Year ending June 30,    
       
2014   $ 777
2015     559
2016     5,411
2017     162
2018     166
2019 and thereafter    
Total   $ 7,075

 

Rent expense was approximately $0.7 million for the year ended June 30, 2013 and approximately $0.8 million for the year ended June 30, 2012. The Company received sublease payments of $0.1 million for the year ended June 30, 2013 and $0.1 million for the year ended June 30, 2012.

 

ASO presently leases the 60-acre site located on VAFB in California, where we own four buildings totaling over 50,000 square feet of space.

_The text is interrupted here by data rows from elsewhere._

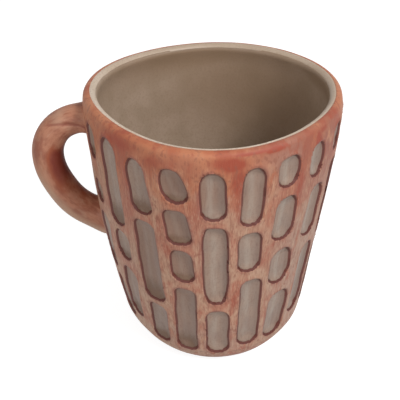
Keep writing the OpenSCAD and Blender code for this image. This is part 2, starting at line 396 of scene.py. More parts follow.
@dataclass
class CupShape:
    """Measurements of the cup, with leans and turns in degrees, and the surfaces that its pieces share."""

    height: float = 100 * MM
    foot_flat_radius: float = 26 * MM
    heel_radius: float = 10 * MM
    shoulder_radius: float = 30 * MM
    wall: float = 5 * MM
    slab: float = 7 * MM
    coil_radius: float = 9 * MM
    low_lean: float = 10.0
    high_lean: float = 5.0
    lip_lean: float = 8.0
    liner: float = 0.5 * MM
    columns: int = 19
    first_column: float = 200.0
    column_step: float = 320 / 18
    column_twist: float = 4.0
    back_lag: float = 3.0
    low_corner_share: float = 0.95
    carve_step: float = 0.55 * MM
    carve_hollow: float = 1.45 * MM
    side_width: float = 0.35 * MM
    ridge_share: float = 0.2
    ridge_width: float = 1.3 * MM
    ridge_places: tuple[float, float] = (-0.2, 0.5)
    crispness: float = 6
    burr: float = 0.14 * MM
    burr_reach: float = 0.5 * MM

    def __post_init__(self) -> None:
        """Works out the four arcs of the outside, which run into one another."""
        low, high, lip = self.low_lean, self.high_lean, self.lip_lean
        low_sine, high_sine, lip_sine = [math.sin(math.radians(lean)) for lean in (low, high, lip)]
        self.lip_radius = self.wall / 2
        self.heel_centre = (self.foot_flat_radius, self.heel_radius)
        drop = self.heel_radius - self.slab
        self.slab_edge = (self.foot_flat_radius + math.sqrt(self.heel_radius**2 - drop**2), self.slab)
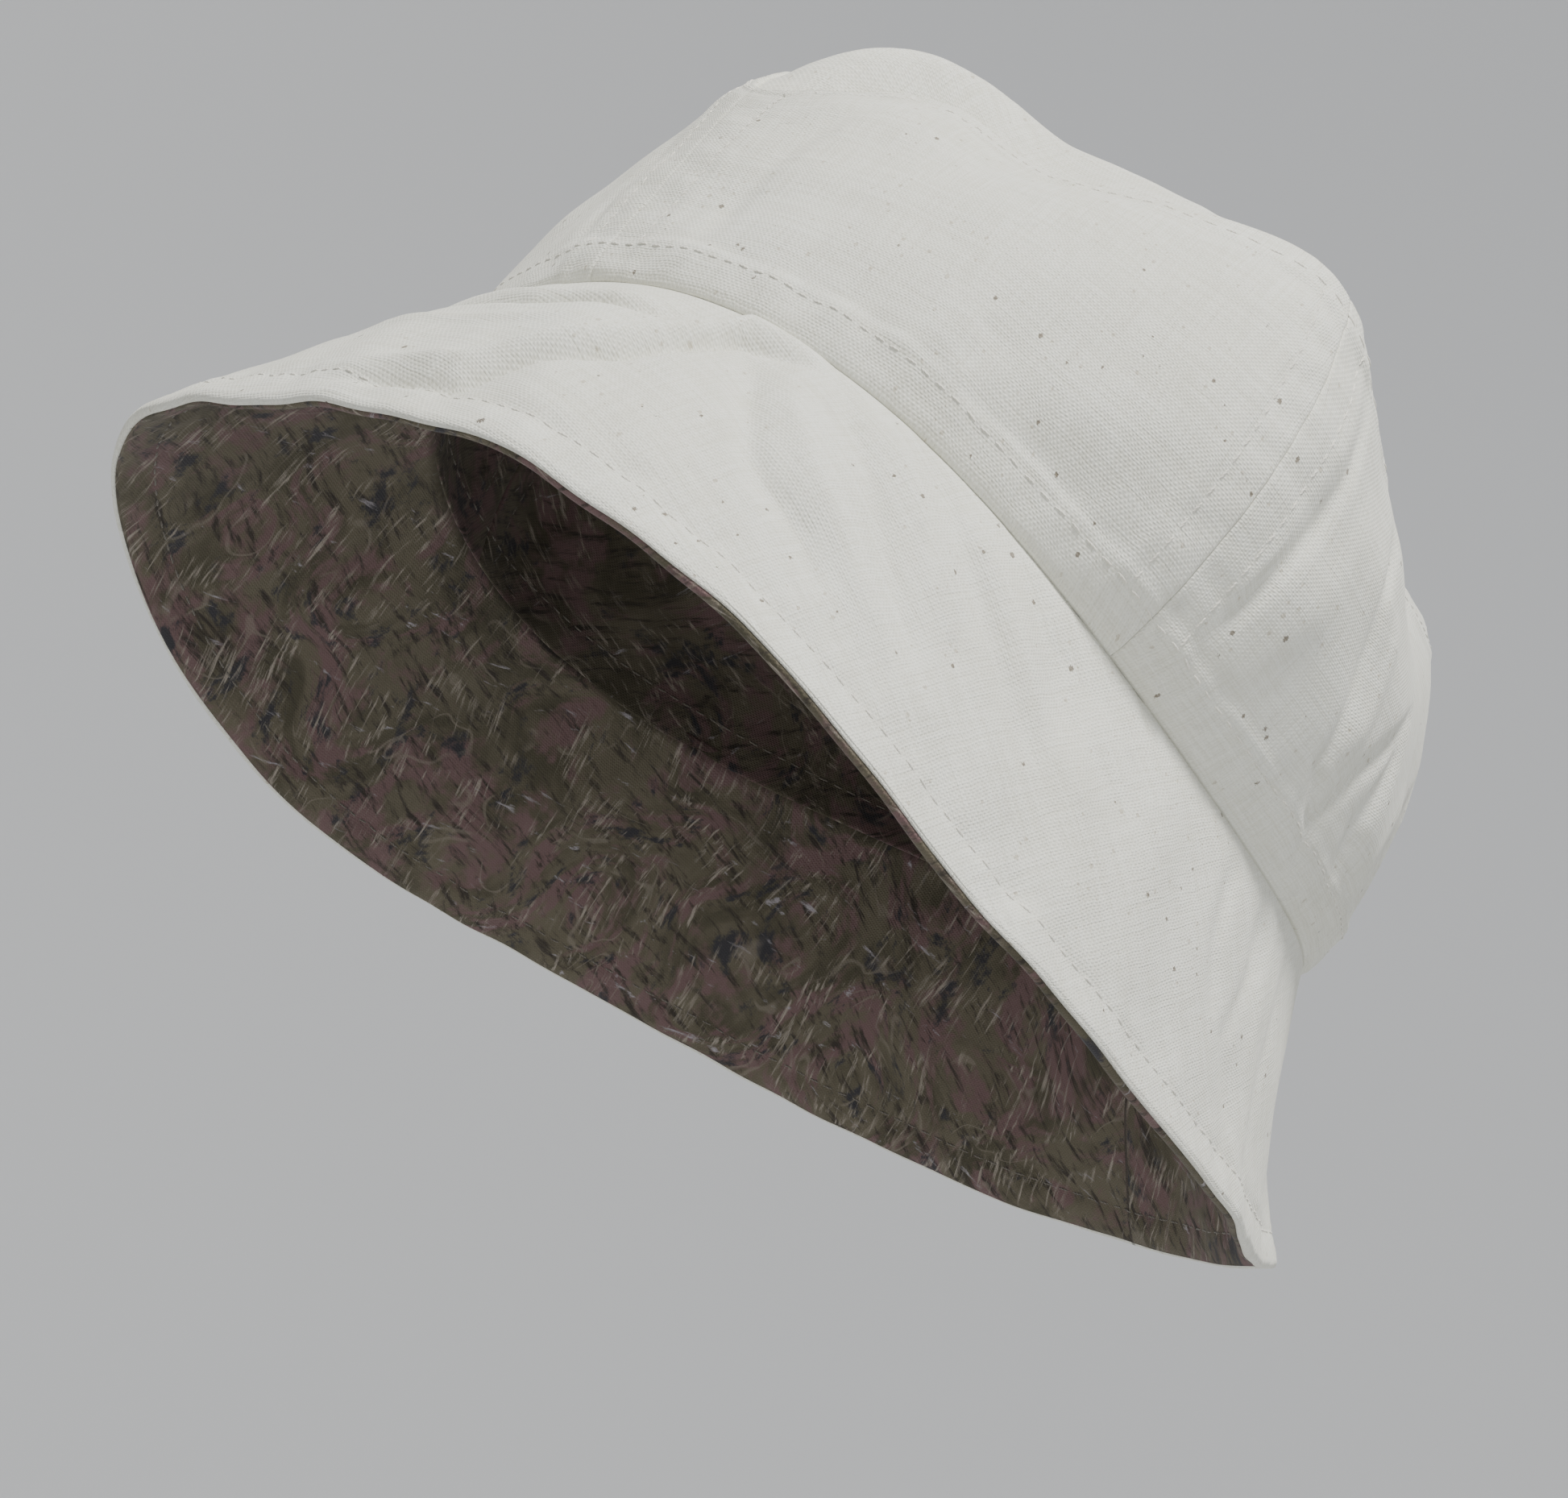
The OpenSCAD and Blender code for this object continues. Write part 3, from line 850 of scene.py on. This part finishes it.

The Company has extended the original land lease, which expired in September 2013. The new lease expires in September 2018, with provisions to extend the lease at the request of the lessee and the concurrence of the lessor.

 

Legal Proceedings

 

On January 10, 2013, a lawsuit was filed against Astrotech Corporation by John Porter, the former Senior Vice President, Chief Financial Officer, Treasurer and Secretary of the Company. In the lawsuit, Mr. Porter alleges various breaches of contract claims in connection with his termination from the Company on August 3, 2012. Mr. Porter seeks monetary damages of at least $639,808. The Company intends to vigorously defend the lawsuit filed by Mr. Porter.

 

On February 20, 2013, a shareholder derivative lawsuit was filed in the District Court of Travis County, Texas against the current directors and chief executive officer of Astrotech Corporation and against the Company, as nominal defendant. The complaint alleges, among other things, that the directors and chief executive officer breached fiduciary duties to the Company in connection with certain corporate transactions, including loans to subsidiaries and purchases of outstanding shares of the Company’s common stock. The Company intends to vigorously defend the lawsuit.

 

State of Texas Funding

 

In March 2010, the Texas Emerging Technology Fund awarded 1st Detect $1.8 million for the development and marketing of the Miniature Chemical Detector, a portable mass spectrometer designed to serve the industrial, environmental, security and healthcare markets (See Note 15). As of June 30, 2012, 1st Detect had received $1.8 million in disbursements. The disbursed amount of $1.8 million represents a contingency through March 2020, the date of cancellation. If an event of default should occur, the Company would calculate and expense accrued interest and reclassify principal from equity to notes payable in the consolidated financial statements as amounts due to the State of Texas. Management considers the likelihood of an event of default to be remote. As of June 30, 2013, no default events have occurred.

 

Employment Contracts

 

The Company has entered into employment contracts with certain of its key executives. Generally, certain amounts may become payable in the event the Company terminates the executives’ employment.